Unsolved Death Murder Crimes, A Mid-Semester Night’s Dream, The Kiss, and Up a River (with Danielle Evenson) – Heather Huntington, AM’99
Heather Huntington and Danielle Evenson’s first podcast was a joke—literally. Unsolved Death Murder Crimes, which they cowrote and coproduced, was a Christmas-themed true crime spoof investigating whether Grandma really did get run over by a reindeer.
The two comedy writers quickly discovered that podcasts have one nice advantage over film and television. Making movies and TV shows is slow and expensive and relies on the fickle whims of producers and studio executives. With podcasts, by contrast, “it’s sort of the Wild West right now,” Huntington says. “There are a lot more yeses.”

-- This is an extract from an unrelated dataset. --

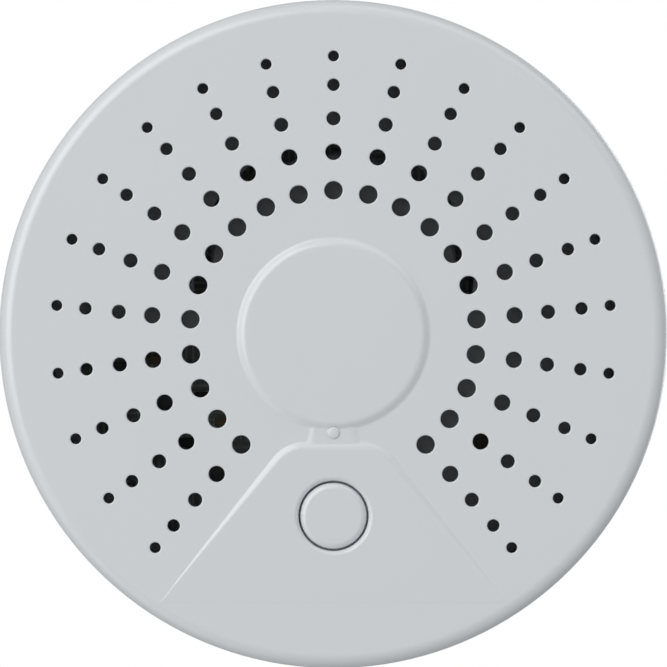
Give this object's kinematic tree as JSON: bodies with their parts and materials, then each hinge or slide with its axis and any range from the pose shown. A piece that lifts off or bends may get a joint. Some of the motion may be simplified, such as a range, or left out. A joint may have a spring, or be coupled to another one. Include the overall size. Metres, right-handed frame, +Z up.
{
  "type": "smoke detector",
  "caption": "Round wall or ceiling smoke detector with a vented front cover, a test button, a battery door and a twist-off mounting bracket.",
  "frame": {"origin": "centre of the mounting bracket's back face, where it meets the wall", "axes": "+Z up, +Y into the wall, vented front face towards -Y, +X to the right of a person who faces the detector"},
  "size_m": [0.107, 0.035, 0.107],
  "materials": {
    "cover_plastic": "fine matte texture",
    "button_plastic": "fine matte texture",
    "rear_plastic": "matte",
    "door_plastic": "matte",
    "bracket_plastic": "matte",
    "light_pipe_plastic": "frosted clear",
    "switch_plastic": "matte",
    "plunger_plastic": "matte",
    "led_package": "matte",
    "cell_jacket": "printed shrink film",
    "contact_nickel": "nickel plated",
    "pin_steel": "plain",
    "screw_steel": "zinc plated",
    "board_laminate": "solder mask",
    "module_laminate": "solder mask",
    "can_steel": "tinned",
    "chip_resin": "moulded resin",
    "resistor_film": "glazed",
    "capacitor_ceramic": "ceramic",
    "inductor_ferrite": "ferrite",
    "crystal_lid": "plated lid",
    "capacitor_foil": "plain",
    "black_plastic": "matte",
    "screen_steel": "blackened",
    "emitter_resin": "clear tinted",
    "photodiode_resin": "dark tinted",
    "piezo_brass": "plain"
  },
  "bodies": {
    "bracket": {"mounting_bracket": "bracket_plastic"},
    "detector": {"front_cover": "cover_plastic", "rear_housing": "rear_plastic", "light_pipe": "light_pipe_plastic", "switch_body": "switch_plastic", "status_led": "led_package", "battery_1": "cell_jacket", "battery_2": "cell_jacket", "plate_contact_1": "contact_nickel", "plate_contact_2": "contact_nickel", "spring_contact_1": "contact_nickel", "spring_contact_2": "contact_nickel", "hinge_pin": "pin_steel", "housing_screw_1": "screw_steel", "housing_screw_2": "screw_steel", "housing_screw_3": "screw_steel", "board_screw_1": "screw_steel", "board_screw_2": "screw_steel", "board_screw_3": "screw_steel", "main_board": "board_laminate", "wireless_module": "module_laminate", "shield_can": "can_steel", "microcontroller": "chip_resin", "resistor_1": "resistor_film", "resistor_2": "resistor_film", "resistor_3": "resistor_film", "resistor_4": "resistor_film", "capacitor_1": "capacitor_ceramic", "capacitor_2": "capacitor_ceramic", "capacitor_3": "capacitor_ceramic", "capacitor_can": "capacitor_foil", "inductor": "inductor_ferrite", "crystal": "crystal_lid", "light_baffle": "black_plastic", "chamber_base": "black_plastic", "chamber_lid": "black_plastic", "insect_screen": "screen_steel", "infrared_emitter": "emitter_resin", "photodiode": "photodiode_resin", "siren_housing": "black_plastic", "piezo_disc": "piezo_brass"},
    "button": {"test_button": "button_plastic"},
    "plunger": {"switch_plunger": "plunger_plastic"},
    "door": {"battery_door": "door_plastic"}
  },
  "joints": [
    {"name": "bayonet_twist", "type": "hinge", "parent": "bracket", "child": "detector", "pos_m": [0, 0, 0], "axis": [0, -1, 0], "range_deg": [0, 18]},
    {"name": "button_press", "type": "slide", "parent": "detector", "child": "button", "axis": [0, 1, 0], "range_m": [0, 0.0005], "stiffness_N_per_m": 200},
    {"name": "switch_travel", "type": "slide", "parent": "detector", "child": "plunger", "axis": [0, 1, 0], "range_m": [0, 0.0005]},
    {"name": "battery_door_hinge", "type": "hinge", "parent": "detector", "child": "door", "pos_m": [-0.0153, -0.0048, 0], "axis": [0, 0, 1], "range_deg": [0, 95]}
  ],
  "couplings": [
    {"joint": "switch_travel", "follows": "button_press", "ratio": 1}
  ]
}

In the last two years alone, they’ve been able to write and release three original podcasts with two different studios: A Mid-Semester Night’s Dream and The Kiss with Meet Cute and Up a River with Aural Stories. “It was so fun,” Huntington says. “And fast,” Evenson adds.
Unlike screenplays, where “you need to hit your dark night of the soul by ‘this’ page,” Huntington says, “there isn’t really a prescribed format” for the podcasts she and Evenson write. They learned as they worked, experimenting with episode lengths and story formats. “Writing for the ear is so much different than writing for the eye,” Evenson says. “It takes a while to hone.”
Though the medium was new to Huntington, some of the subject matter harked back to her time in the MAPH program at UChicago. A Mid-Semester Night’s Dream—an adaptation of A Midsummer Night’s Dream set in a graduate program—“is very loosely based on my experience at UChicago,” she says, and is a nod to her thesis adviser, the late David Bevington, whose Shakespeare classes she loved.
“MAPH directly contributed to that podcast,” she says. “And I feel that it’s a very ridiculous surprise that, for such an academic place, what I wound up doing from my time there is writing dirty jokes for podcasts.”